The importance of financial management capability to new ventures has been documented, but managing this critical role in high-growth new ventures (‘HGEVs’) has not been addressed in the literature, except in family firms and large corporations. For example, HGEVs typically require significant amounts of financial capital to fund innovation, product/service development, and negative operating cash flows during the initial phases of commercialization. That capital also needs to be deployed effectively and efficiently (due to its scarcity and cost) in support of achieving the venture’s goals & objectives. Thus, the financial management needs of HGEVs require something more than basic competencies. These are itemized in my dissertation (§8.1-8.2).

The topic of financial management in high-growth entrepreneurial ventures is neither covered or well understood. The reason for the lack of coverage may be due to a focused interest by researchers on entrepreneurs and the activities they engage in as opposed to other members of the management team.

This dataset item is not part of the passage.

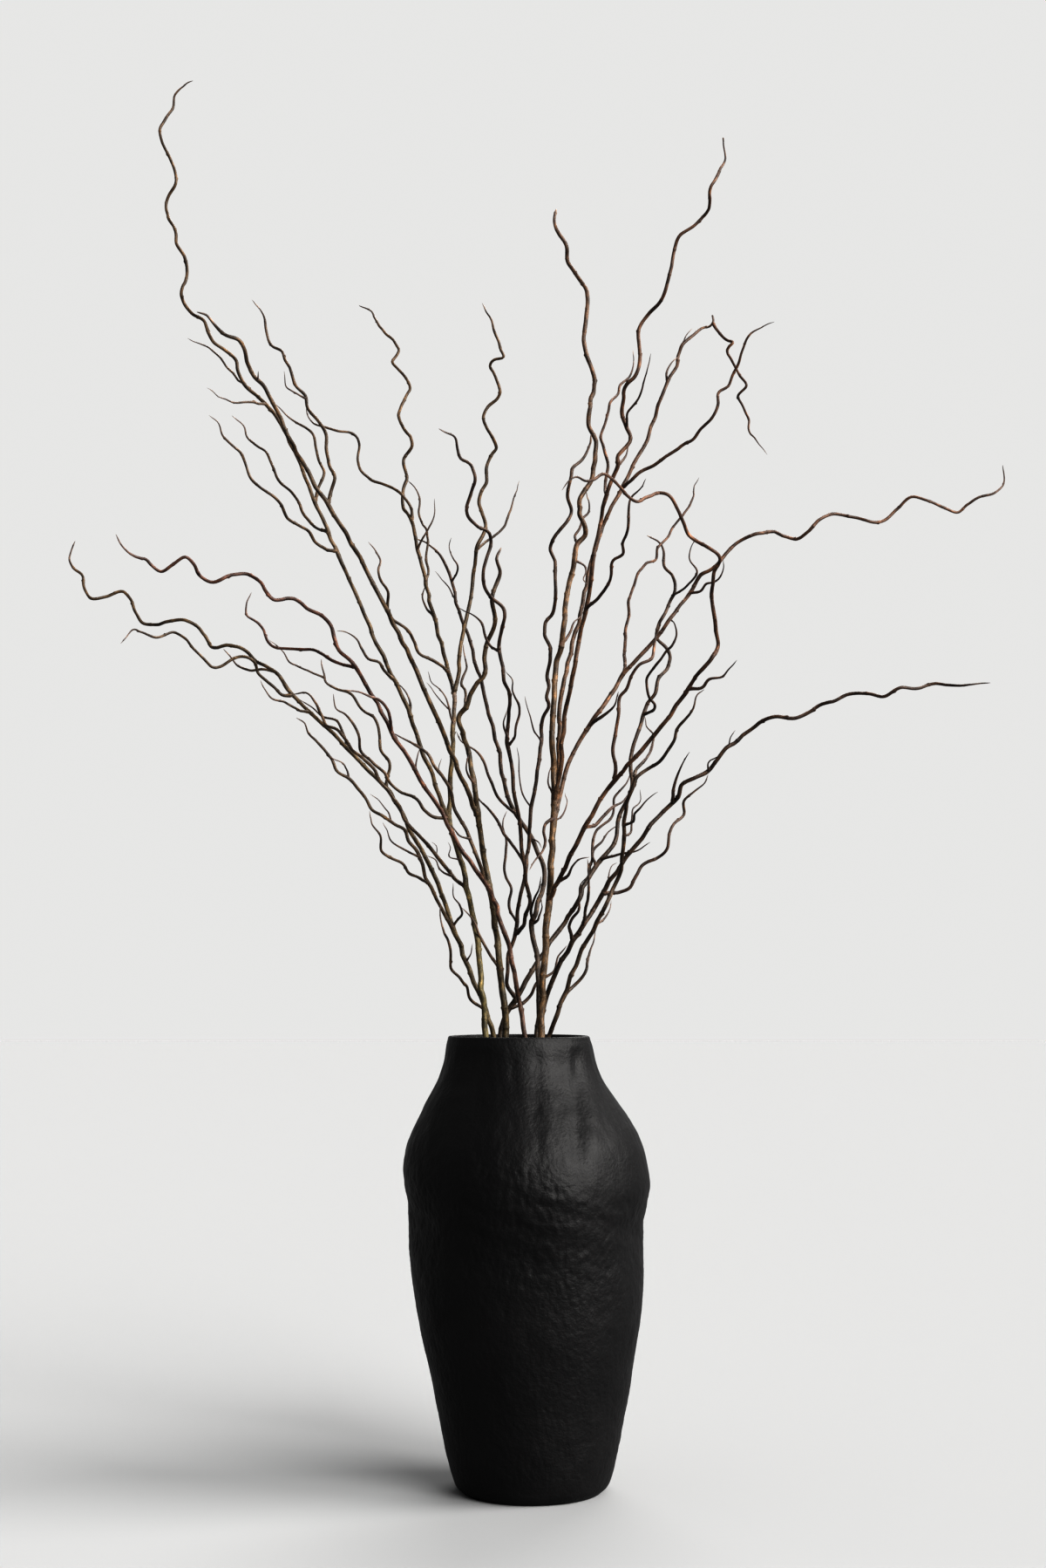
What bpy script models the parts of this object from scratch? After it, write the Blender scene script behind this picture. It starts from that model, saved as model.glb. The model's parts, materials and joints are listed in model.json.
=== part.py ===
"""Willow branches in a vase: a hand-formed matte black vase and nine curly willow branches.

World frame: the origin is the middle of the vase's flat base, +Z is up and -Y is the front.
The shoots are written as they are seen from the front, and each one is given a depth, so the
bunch opens forwards and backwards as much as it opens to the sides.
"""
import math

import bpy
import bmesh
from mathutils import Vector

CM = 0.01
MM = 0.001

# --- the front view the shoots are written in -------------------------------------------
EYE = Vector((-0.0067, -1.894, 0.4296))   # a shoot in front of or behind Y = 0 keeps its place
MOUTH_Z = 38.0                            # cm; below this height positions are not moved

# --- vase, cm ---------------------------------------------------------------------------
LEAN = -0.0268            # the vase's axis moves this far in X for each cm of height
WALL = 0.65
FLOOR_Z = 0.9
VASE_STEPS = 40
FOOT_FLAT = 5.7           # radius of the flat face it stands on
# outside of the vase: height, left edge, right edge
VASE_SIDES = [
    (0.12, -6.0, 6.1), (0.5, -6.4, 6.55), (1.2, -6.65, 6.85), (3.0, -7.2, 7.35), (6.0, -7.8, 7.95),
    (9.0, -8.4, 8.5), (12.0, -9.1, 9.0), (15.0, -9.75, 9.45), (18.0, -10.2, 9.7), (20.5, -10.45, 9.75),
    (22.5, -10.5, 9.75), (24.0, -10.55, 10.0), (25.5, -10.8, 10.2), (27.0, -10.95, 10.05),
    (28.5, -10.75, 9.75), (30.0, -10.25, 9.15), (31.5, -9.55, 8.25), (33.0, -8.8, 7.15),
    (34.5, -8.0, 6.2), (36.0, -7.5, 5.6), (37.5, -7.25, 5.3), (38.1, -7.1, 5.1),
]
RIM_TOP = 38.25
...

The reason research about financial management may not be well understood may be because a financial management lens perspective has not been previously used in this domain.

Consequently, no literature was identified that investigated the differential competencies, social capital, personal or other characteristics of CFOs or QFMs in growth-oriented entrepreneurial ventures in comparison to CFOs in established organizations.

(I will update this in 2024 with a more meaningful treatise of the expectations and roles of CFOs in the HGEV context).